## Given problem
Identify the lines that contain the string "caption", then copy each of them.

## Extracted information
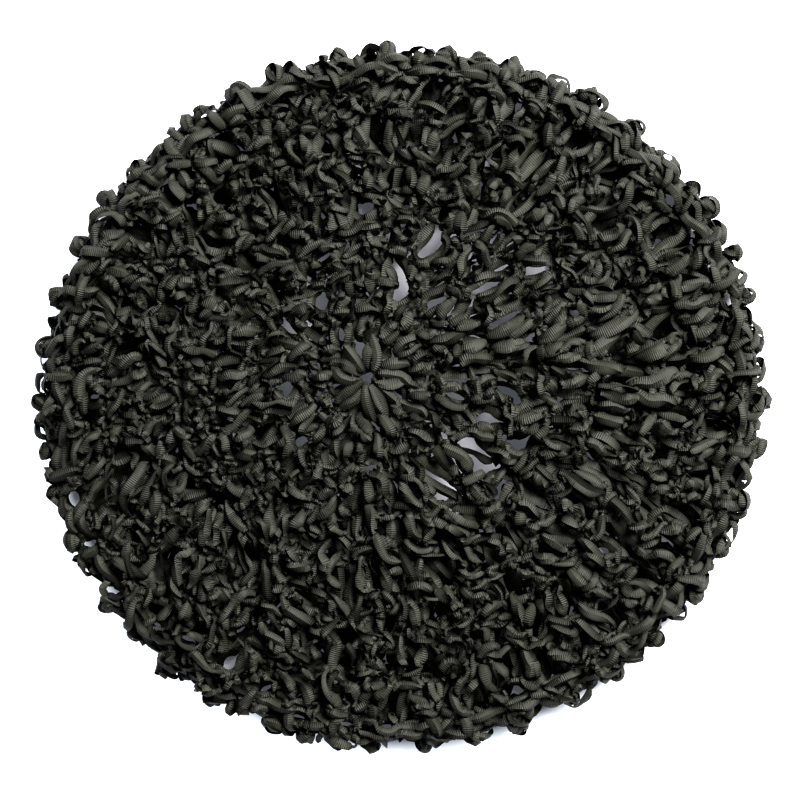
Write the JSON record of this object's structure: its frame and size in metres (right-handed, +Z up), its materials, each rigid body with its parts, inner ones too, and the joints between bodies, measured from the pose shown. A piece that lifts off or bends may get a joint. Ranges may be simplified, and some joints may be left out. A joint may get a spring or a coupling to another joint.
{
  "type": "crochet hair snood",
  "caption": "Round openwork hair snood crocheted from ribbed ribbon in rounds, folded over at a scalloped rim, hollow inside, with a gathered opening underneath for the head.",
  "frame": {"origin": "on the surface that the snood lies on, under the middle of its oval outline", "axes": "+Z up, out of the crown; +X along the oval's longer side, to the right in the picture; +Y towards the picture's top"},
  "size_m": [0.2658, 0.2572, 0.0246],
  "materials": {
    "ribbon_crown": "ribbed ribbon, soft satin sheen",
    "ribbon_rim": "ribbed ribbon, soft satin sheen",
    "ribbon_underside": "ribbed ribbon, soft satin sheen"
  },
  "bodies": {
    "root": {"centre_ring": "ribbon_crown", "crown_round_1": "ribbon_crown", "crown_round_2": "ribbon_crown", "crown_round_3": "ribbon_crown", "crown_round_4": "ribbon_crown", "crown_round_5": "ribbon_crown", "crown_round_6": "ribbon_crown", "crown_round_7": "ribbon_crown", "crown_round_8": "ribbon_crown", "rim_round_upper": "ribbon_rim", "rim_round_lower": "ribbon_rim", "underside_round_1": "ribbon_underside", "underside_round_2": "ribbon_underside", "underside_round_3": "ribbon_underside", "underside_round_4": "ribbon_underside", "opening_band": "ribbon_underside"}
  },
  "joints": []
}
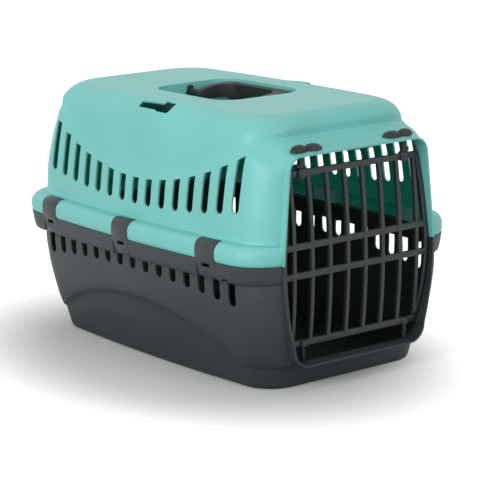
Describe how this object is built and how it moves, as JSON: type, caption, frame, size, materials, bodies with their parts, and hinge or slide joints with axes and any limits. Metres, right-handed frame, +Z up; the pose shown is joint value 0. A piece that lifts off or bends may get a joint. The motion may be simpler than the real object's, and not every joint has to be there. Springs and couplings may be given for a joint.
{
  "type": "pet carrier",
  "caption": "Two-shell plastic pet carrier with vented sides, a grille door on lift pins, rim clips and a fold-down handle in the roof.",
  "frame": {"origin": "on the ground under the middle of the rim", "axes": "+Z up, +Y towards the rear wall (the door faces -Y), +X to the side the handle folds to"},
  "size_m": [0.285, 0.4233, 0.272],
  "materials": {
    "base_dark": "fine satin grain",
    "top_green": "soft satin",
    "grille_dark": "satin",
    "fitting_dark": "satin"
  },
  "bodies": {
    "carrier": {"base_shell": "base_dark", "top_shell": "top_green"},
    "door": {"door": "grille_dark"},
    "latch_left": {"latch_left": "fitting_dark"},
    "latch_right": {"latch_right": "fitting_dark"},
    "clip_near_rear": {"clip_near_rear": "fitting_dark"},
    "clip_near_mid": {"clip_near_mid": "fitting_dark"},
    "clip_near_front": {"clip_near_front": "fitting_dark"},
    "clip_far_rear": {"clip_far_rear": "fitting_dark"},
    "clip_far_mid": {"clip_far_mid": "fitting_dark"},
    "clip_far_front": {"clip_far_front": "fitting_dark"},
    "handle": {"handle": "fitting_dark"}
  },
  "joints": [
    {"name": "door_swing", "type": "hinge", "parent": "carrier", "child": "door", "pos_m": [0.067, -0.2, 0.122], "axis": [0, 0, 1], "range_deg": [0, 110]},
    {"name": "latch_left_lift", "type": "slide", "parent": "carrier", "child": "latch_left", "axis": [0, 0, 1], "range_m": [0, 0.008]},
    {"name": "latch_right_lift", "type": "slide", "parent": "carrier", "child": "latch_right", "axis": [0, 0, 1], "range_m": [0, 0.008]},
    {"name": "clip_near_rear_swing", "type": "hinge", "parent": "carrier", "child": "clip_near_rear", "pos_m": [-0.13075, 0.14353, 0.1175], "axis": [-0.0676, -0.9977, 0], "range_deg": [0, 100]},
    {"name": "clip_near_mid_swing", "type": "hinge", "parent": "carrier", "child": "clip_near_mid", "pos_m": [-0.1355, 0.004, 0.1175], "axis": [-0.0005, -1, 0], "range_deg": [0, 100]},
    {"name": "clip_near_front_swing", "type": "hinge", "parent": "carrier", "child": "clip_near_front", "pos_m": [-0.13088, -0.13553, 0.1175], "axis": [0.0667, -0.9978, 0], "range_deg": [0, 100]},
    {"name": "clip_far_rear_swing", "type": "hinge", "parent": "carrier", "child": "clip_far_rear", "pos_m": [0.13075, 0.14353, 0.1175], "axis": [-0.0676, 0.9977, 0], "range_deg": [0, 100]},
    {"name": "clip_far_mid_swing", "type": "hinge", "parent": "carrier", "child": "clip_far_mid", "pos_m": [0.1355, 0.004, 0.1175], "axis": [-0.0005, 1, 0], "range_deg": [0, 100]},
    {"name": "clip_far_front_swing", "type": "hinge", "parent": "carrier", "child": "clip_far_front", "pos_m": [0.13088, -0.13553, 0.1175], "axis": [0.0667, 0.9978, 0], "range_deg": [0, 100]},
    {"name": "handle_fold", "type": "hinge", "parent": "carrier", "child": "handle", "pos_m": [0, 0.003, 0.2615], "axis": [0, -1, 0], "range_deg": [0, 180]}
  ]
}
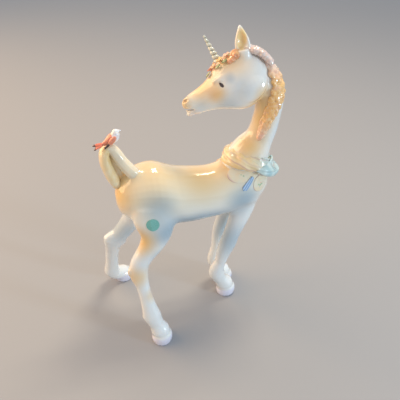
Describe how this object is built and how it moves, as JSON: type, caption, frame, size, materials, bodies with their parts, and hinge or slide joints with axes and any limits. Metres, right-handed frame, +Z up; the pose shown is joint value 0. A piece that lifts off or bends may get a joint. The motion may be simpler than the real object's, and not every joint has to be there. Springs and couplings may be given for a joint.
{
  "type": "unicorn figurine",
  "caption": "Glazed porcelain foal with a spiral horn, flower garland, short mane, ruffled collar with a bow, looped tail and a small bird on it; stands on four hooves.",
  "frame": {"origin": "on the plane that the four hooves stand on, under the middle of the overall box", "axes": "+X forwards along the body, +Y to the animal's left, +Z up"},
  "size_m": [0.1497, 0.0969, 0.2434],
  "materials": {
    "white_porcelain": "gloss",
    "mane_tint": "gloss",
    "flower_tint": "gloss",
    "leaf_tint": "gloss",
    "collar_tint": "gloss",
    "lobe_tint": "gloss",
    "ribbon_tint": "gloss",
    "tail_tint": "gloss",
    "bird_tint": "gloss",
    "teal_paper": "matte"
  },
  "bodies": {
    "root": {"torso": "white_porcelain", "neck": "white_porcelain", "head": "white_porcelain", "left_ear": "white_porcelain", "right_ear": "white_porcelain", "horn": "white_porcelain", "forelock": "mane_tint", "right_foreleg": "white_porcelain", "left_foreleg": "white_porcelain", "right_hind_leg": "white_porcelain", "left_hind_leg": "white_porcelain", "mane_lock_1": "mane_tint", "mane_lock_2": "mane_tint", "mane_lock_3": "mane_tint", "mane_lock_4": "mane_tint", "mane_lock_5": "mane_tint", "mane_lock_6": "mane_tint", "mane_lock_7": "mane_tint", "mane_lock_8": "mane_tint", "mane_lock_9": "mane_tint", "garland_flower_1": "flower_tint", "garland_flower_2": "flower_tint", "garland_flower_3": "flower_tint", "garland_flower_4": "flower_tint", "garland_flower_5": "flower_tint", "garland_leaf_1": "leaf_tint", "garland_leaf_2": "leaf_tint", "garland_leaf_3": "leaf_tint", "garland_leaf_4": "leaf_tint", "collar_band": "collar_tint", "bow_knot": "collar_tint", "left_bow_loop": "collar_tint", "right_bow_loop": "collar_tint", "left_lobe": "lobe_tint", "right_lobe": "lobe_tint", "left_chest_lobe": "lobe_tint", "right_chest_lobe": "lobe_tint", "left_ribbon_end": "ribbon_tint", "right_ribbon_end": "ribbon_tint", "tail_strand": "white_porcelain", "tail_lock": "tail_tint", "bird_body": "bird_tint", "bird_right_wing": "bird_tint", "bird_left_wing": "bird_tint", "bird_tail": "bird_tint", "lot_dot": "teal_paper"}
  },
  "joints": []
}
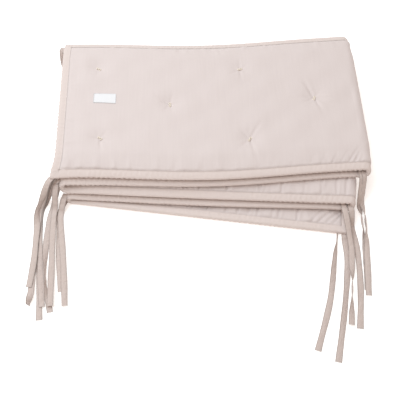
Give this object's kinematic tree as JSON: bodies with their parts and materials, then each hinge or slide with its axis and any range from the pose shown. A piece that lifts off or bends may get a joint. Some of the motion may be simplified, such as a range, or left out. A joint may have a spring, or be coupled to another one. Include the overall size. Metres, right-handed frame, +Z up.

==

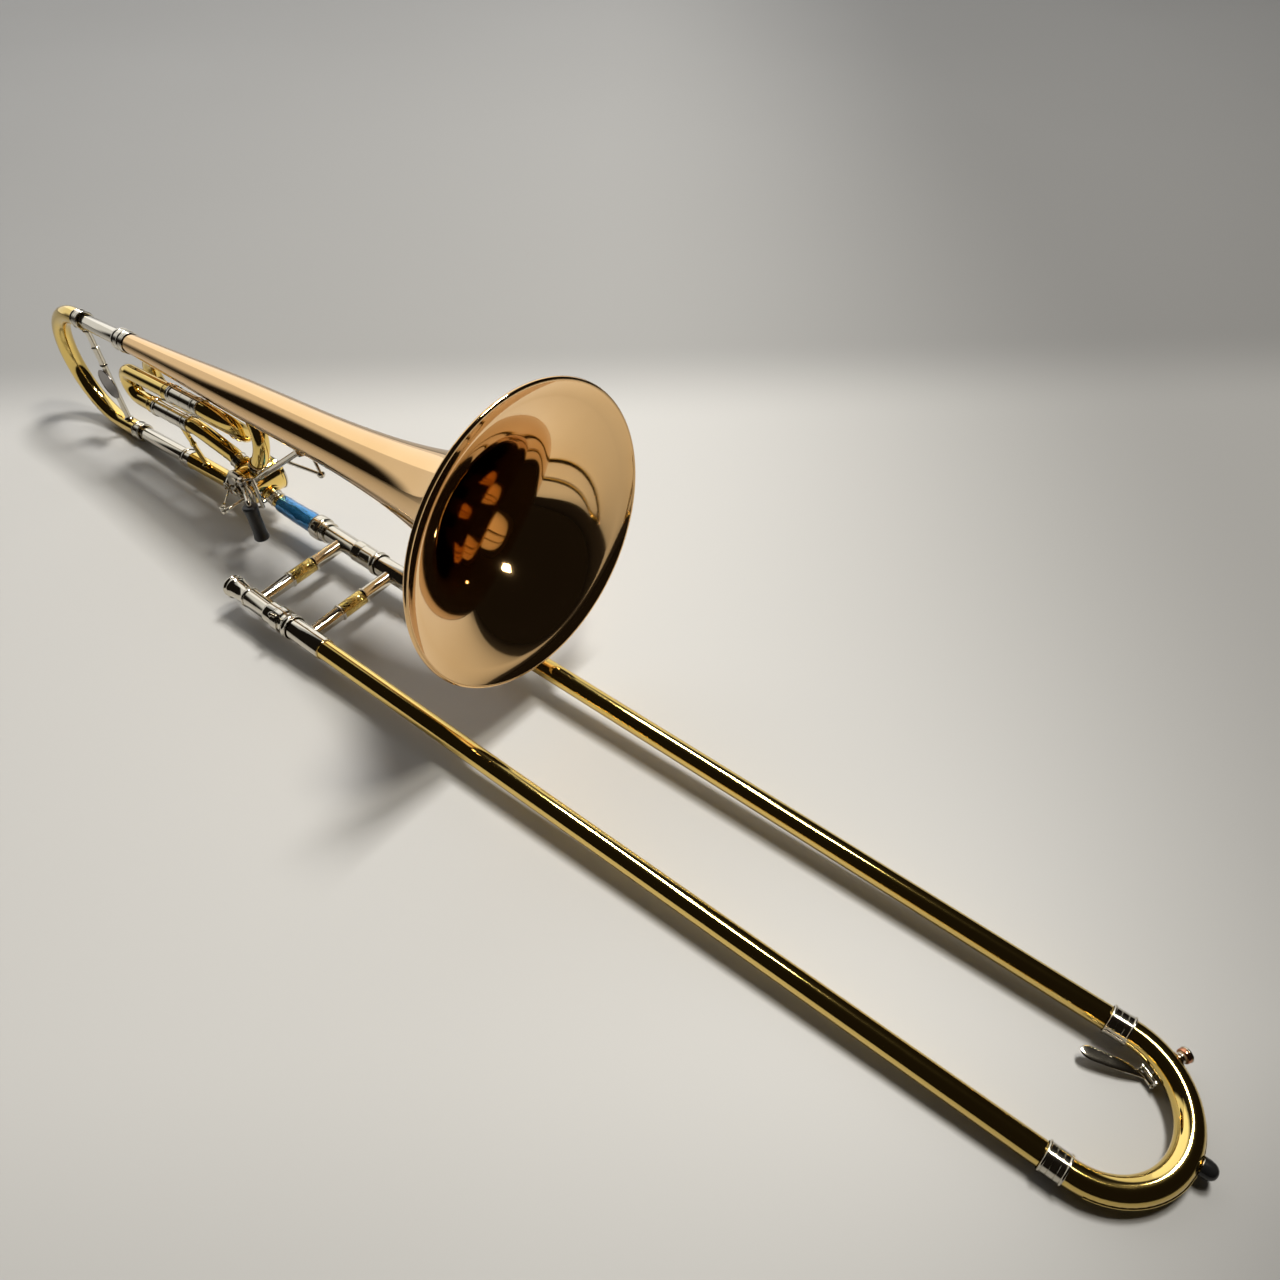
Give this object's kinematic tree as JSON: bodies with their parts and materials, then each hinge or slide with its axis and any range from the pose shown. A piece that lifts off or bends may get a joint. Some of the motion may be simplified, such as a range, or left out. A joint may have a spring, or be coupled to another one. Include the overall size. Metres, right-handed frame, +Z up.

## Result for this exercise
  "caption": "Round openwork hair snood crocheted from ribbed ribbon in rounds, folded over at a scalloped rim, hollow inside, with a gathered opening underneath for the head.",
Describe how this object is built and how it moves, as JSON: type, caption, frame, size, materials, bodies with their parts, and hinge or slide joints with axes and any limits. Metres, right-handed frame, +Z up; the pose shown is joint value 0. A piece that lifts off or bends may get a joint. The motion may be simpler than the real object's, and not every joint has to be there. Springs and couplings may be given for a joint.
  "caption": "Two-shell plastic pet carrier with vented sides, a grille door on lift pins, rim clips and a fold-down handle in the roof.",
Describe how this object is built and how it moves, as JSON: type, caption, frame, size, materials, bodies with their parts, and hinge or slide joints with axes and any limits. Metres, right-handed frame, +Z up; the pose shown is joint value 0. A piece that lifts off or bends may get a joint. The motion may be simpler than the real object's, and not every joint has to be there. Springs and couplings may be given for a joint.
  "caption": "Glazed porcelain foal with a spiral horn, flower garland, short mane, ruffled collar with a bow, looped tail and a small bird on it; stands on four hooves.",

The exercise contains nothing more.